No. 16 is a shorter par 4, with the challenge all in the layout of the green which is very narrow, angles away from the fairway and slopes sharply off to the right. A shortish birdie putt should be forthcoming, but is no means automatic.
Tee off on the final par 3 (No. 17) with the aforementioned water tower/pumphouse to the left off the tee adjacent to a small lake which should not be in play on this straightforward one-shotter.
Cupp leaves the hardest hole to the last, which is akin to a double-edged sword. The No. 1 handicap hole may well come too late for many matches settled holes before, but it does present one heck of a challenging finish.
Downhill and wide open off the tee, a right to left tee ball is preferred to shorten the hole considerably. Turn the corner of the dogleg and the imposing medieval castle style clubhouse looms in the distance beyond the final green. You will most likely face a long to medium iron slightly uphill to the closing green and will be well pleased to end with a par four.
The Dixie Section of the PGA flag flies proudly over the facility, which has become the permanent home of this association that represents club professionals throughout Alabama and Northwest Florida.

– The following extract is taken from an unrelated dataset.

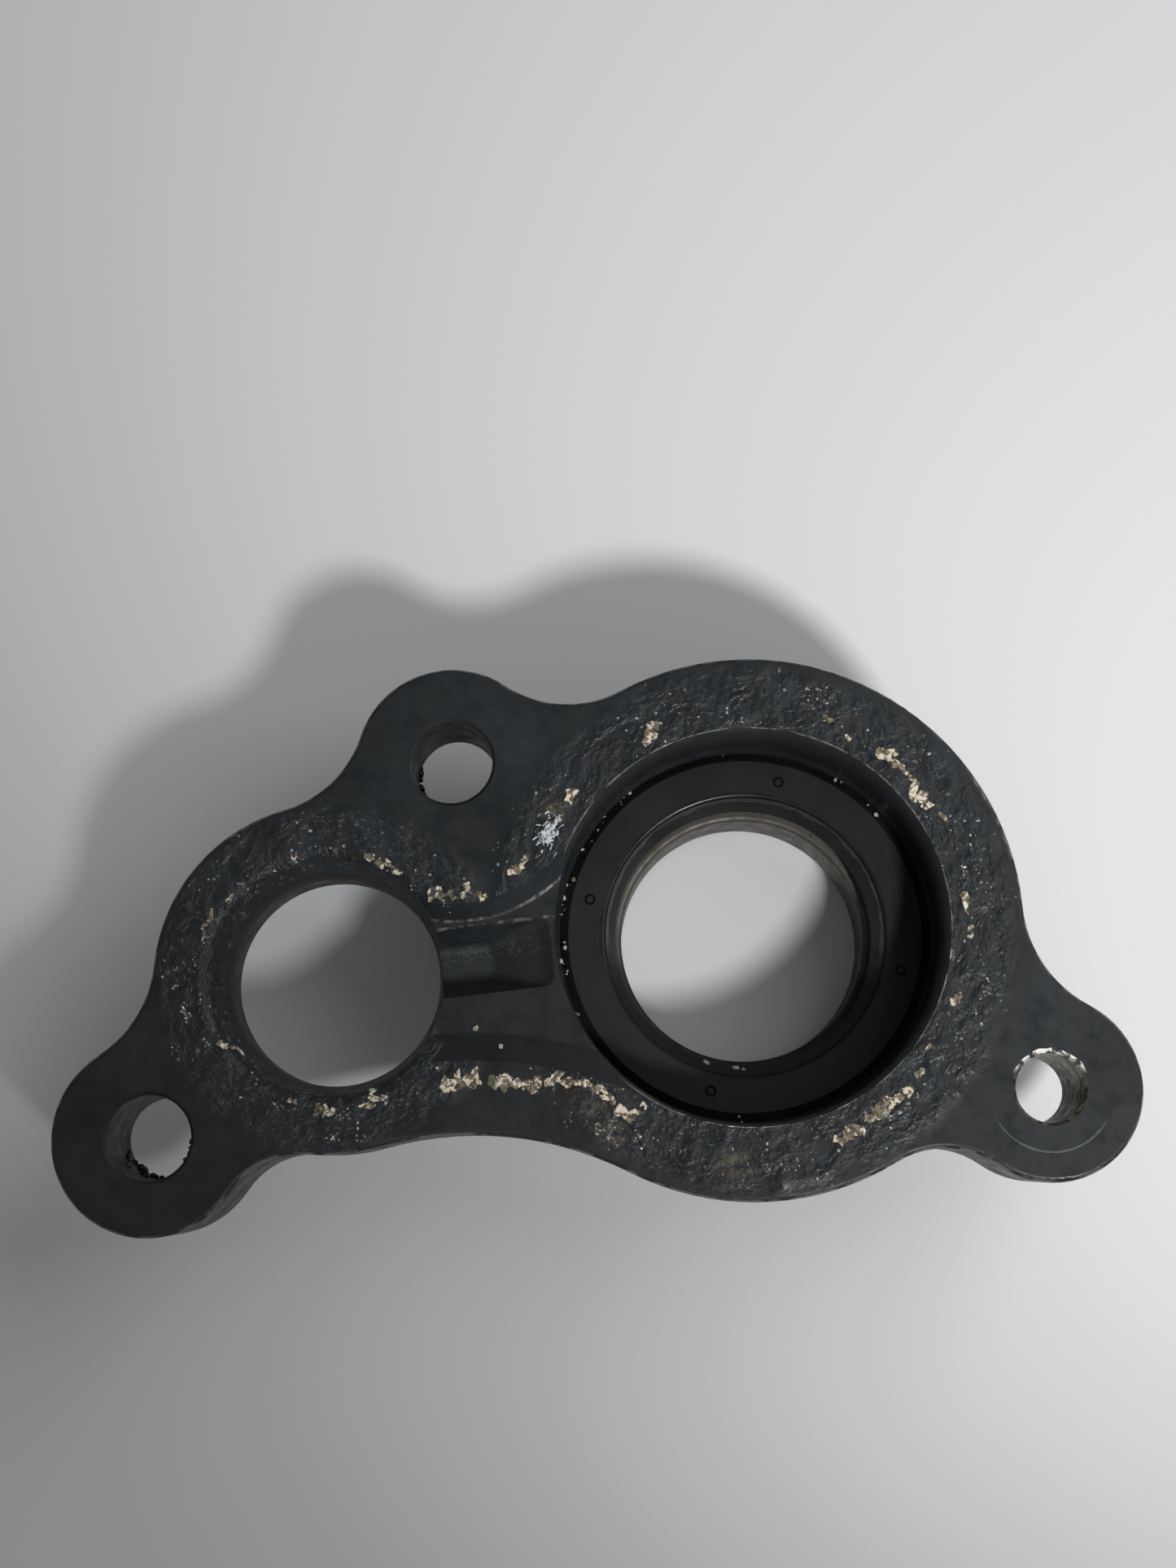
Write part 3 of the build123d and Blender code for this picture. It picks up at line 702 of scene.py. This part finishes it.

The two-story structure encompasses some 9000 square feet, with the Dixie Section housed in 1600 square feet of it. They took up residence in early August, with access provided through the main clubhouse and also by a separate stone staircase.
Section Executive Director Dave Berry couldn’t be happier with the move with ample space for his staff and the opportunity to host various Section events at Ballantrae down the road a distinct possibility.
“We feel you can’t pay for the publicity we’ll get as the home of the Dixie Section,” Hayes said.
With Director of Golf Phillip Wright (formerly at the Capstone Club and Tuscaloosa Country Club) firmly in place and superintendent Gary Bush keeping the course in fine condition, the future looks bright for Ballantrae.
I know I’ll be back soon for another crack at it.